Сам начальник сыскной полиции Франции Канлер в своих записках опубликовал богатый перечень полицейских провокаций, имевших место во времена французских Реставраций 1814–1830 годов. Провокация, как писал главный сыщик Франции, была возведена в постоянную систему и преследовала две цели: придать видимую законность репрессивным мерам и обнаруживать, подвергая наказанию за преступные мнения, отдельные лица и группы. Эта система активно разжигала дурные инстинкты. Привлечь внимание полицейского начальства можно было только раскрытием какого-нибудь заговора. Если усердный розыск ни к чему не приводил, оставалось самому изобрести какую-нибудь подлую махинацию, вовлечь в нее какого-нибудь благочестивого отца семейства, никогда не помышлявшего ни о каких конспирациях, выдумать сообщников, наметить на эту роль людей невинных и затем выдать всех полиции.

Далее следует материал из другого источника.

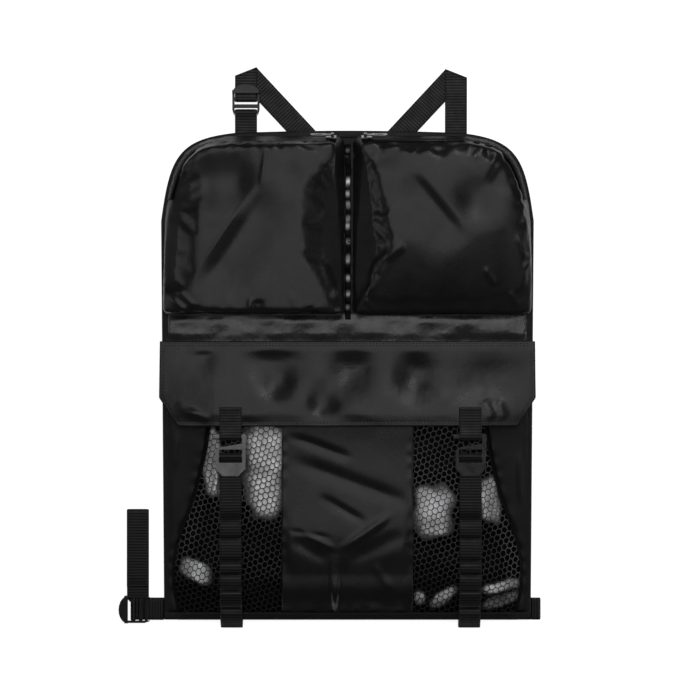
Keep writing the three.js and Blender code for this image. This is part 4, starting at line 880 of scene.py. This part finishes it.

Провокаторы, которыми тогда кишела Франция, действовали во всех слоях общества, среди рабочих, купцов и в особенности среди военных, подозреваемых в приверженности Наполеону I. Наиболее известным фактом провокации этого периода является дело генерала Бертона и подполковника Карона, которые поплатились жизнью за слишком доверчивое отношение к темным проходимцам. Примером того, к каким приемам прибегала тогда полиция, вдохновляемая свыше, может служить «подвиг» полицейского провокатора, который организовал покушение с бомбами против герцогини Беррийской. Взрыв бомбы должен был смертельно перепугать беременную герцогиню и вызвать у нее выкидыш. Таким образом, по расчету провокаторов, старшая линия Бурбонов временно прекратилась бы.

Провокационные приемы применялись тайной полицией французской Реставрации к массовым движениям, уличным демонстрациям, всякого рода оппозиционным выступлениям. Переодетые шпионы своим подстрекательством старались превратить массовые выступления в бунтарские беспорядки, чтобы оправдать и узаконить последующие расправы над толпой. В царствование Луи Филиппа (1830–1848) полиции больше не приходилось выдумывать заговоры. Она еле-еле справлялась с настоящими и подлинными заговорами, грозившими самому существованию «мещанской монархии». Барбес, Бланки, Коссидьер и другие революционные деятели той эпохи многие годы заставляли дрожать французское правительство. Для провокаций создавалось самое широкое поле действий.

Успешная борьба с заговорщиками была почти немыслима без проникновения в самый центр тайных организаций. Правительство поддерживало с ними постоянную связь через посредство многочисленных предателей и провокаторов, самым знаменитым из которых был Делагод. Он участвовал одновременно в большинстве тайных обществ и был одним из деятельнейших помощников «главных революционеров Франции» Бланки и Барбеса. В продолжение десяти лет он осведомлял полицию обо всех планах и замыслах карбонариев, предавал полиции своих товарищей и расстраивал решительно все их действия. Его измена была раскрыта чисто случайно. После февральского восстания 1848 года один из его вождей Коссидьер прямо с баррикады отправился в парижскую префектуру и занял ее «именем самодержавного народа». Там один из чиновников назвал ему революционное имя предателя, наносившего страшный вред революционному движению в последние годы. Разоблачение Делагода произвело ошеломляющее впечатление. Немедленно был созван суд из наиболее известных вождей тайных обществ. Ничего не подозревавший Делагод явился туда в числе других. Вначале он пытался отпираться, ссылаясь на свои прежние заслуги, и отрицал принадлежность ему доносов, подписанных не его именем. Но когда Коссидьер предъявил ему собственноручное письмо, в котором он предлагал в 1838 году свои услуги полиции, предатель, уничтоженный, бледный, дрожащий, во всем признался. Ему протянули сначала пистолет, потом яд, предлагая самому покончить с собой, но предатель отказался искупить своей смертью совершенные им преступления. От страха он еле держался на ногах и наконец повалился на диван. Кто-то бросился на него с криком: «Негодяй! Если ты не покончишь с собой, то я убью тебя собственными руками!» Но исполнить угрозу не дали. Провокатора отправили в тюрьму Консьержери. Впоследствии, однако, Де-лагоду удалось освободиться из заключения. Он пытался продолжать свою полицейскую карьеру. Но уже безуспешно.